══ SOURCE DATA ══
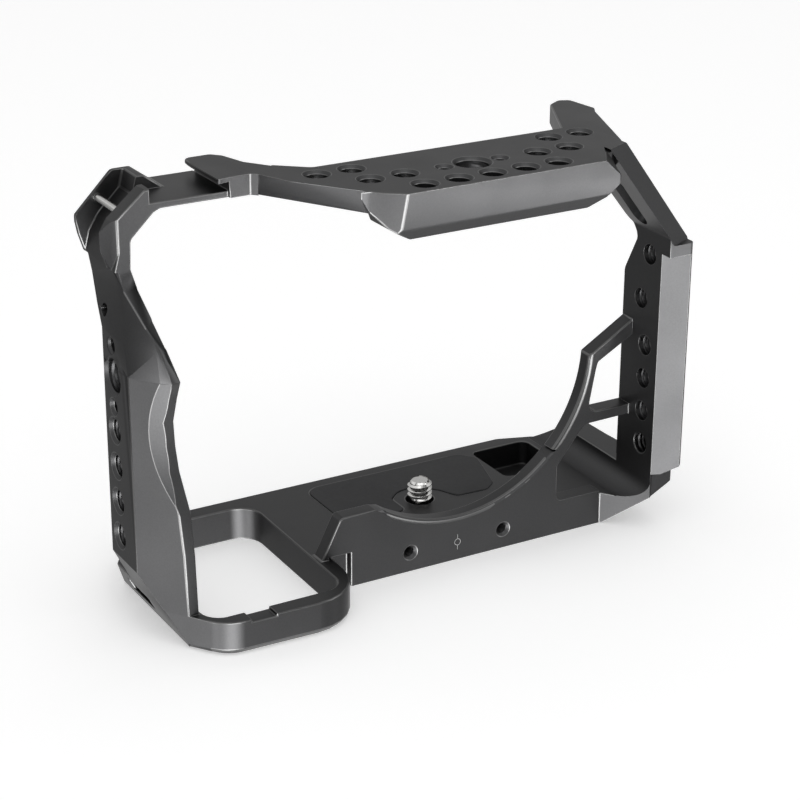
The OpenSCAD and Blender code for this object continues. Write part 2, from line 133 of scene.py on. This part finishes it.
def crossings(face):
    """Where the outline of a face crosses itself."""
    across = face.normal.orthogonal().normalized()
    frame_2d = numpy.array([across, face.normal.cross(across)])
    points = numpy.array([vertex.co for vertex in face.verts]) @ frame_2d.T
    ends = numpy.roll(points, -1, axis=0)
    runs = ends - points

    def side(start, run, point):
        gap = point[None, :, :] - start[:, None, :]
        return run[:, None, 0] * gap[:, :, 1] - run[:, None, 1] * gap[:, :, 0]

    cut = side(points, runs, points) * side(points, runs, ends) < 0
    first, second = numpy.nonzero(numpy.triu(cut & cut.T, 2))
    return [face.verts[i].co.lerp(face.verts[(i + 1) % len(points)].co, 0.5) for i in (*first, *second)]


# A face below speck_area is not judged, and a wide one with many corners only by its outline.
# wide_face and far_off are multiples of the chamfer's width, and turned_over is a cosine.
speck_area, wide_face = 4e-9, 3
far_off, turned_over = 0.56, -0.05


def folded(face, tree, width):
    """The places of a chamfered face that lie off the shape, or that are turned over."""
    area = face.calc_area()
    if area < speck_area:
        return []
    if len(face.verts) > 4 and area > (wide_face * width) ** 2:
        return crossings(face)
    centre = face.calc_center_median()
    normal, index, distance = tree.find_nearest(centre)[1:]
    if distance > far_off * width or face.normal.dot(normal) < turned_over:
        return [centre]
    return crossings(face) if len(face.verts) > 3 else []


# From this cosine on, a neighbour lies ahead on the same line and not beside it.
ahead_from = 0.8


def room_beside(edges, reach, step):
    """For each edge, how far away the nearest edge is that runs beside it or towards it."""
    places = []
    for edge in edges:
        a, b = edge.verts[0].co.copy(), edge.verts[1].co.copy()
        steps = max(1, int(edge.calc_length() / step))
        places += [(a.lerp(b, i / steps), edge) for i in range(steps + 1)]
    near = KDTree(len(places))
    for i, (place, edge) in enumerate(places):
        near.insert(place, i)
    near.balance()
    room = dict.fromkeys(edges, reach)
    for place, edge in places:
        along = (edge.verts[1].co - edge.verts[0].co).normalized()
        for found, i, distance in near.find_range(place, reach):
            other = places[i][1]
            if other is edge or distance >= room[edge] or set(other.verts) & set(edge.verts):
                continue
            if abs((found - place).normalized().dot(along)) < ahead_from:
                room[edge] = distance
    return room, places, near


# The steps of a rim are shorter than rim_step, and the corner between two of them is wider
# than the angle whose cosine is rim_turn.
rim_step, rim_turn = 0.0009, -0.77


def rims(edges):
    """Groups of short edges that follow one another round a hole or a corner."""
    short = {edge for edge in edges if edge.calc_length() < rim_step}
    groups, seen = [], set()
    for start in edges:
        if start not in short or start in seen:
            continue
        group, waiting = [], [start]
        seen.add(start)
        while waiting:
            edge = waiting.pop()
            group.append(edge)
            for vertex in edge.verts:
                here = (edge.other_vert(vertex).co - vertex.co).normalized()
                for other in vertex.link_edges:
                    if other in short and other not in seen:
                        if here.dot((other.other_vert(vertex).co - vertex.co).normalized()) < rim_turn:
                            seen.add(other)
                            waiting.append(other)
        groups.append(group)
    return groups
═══
* WHAT IS REQUIRED
Only the lines from the first line of the material above through the line that contains "return run[:, None, 0]" should be quoted, each one exactly.

* CORRECT RESULT
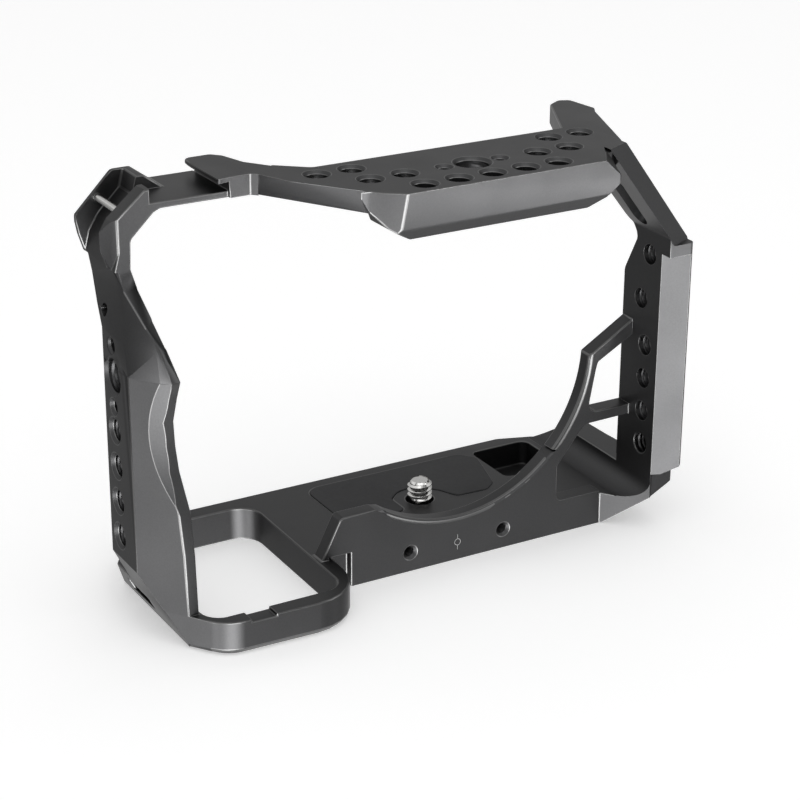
The OpenSCAD and Blender code for this object continues. Write part 2, from line 133 of scene.py on. This part finishes it.
def crossings(face):
    """Where the outline of a face crosses itself."""
    across = face.normal.orthogonal().normalized()
    frame_2d = numpy.array([across, face.normal.cross(across)])
    points = numpy.array([vertex.co for vertex in face.verts]) @ frame_2d.T
    ends = numpy.roll(points, -1, axis=0)
    runs = ends - points

    def side(start, run, point):
        gap = point[None, :, :] - start[:, None, :]
        return run[:, None, 0] * gap[:, :, 1] - run[:, None, 1] * gap[:, :, 0]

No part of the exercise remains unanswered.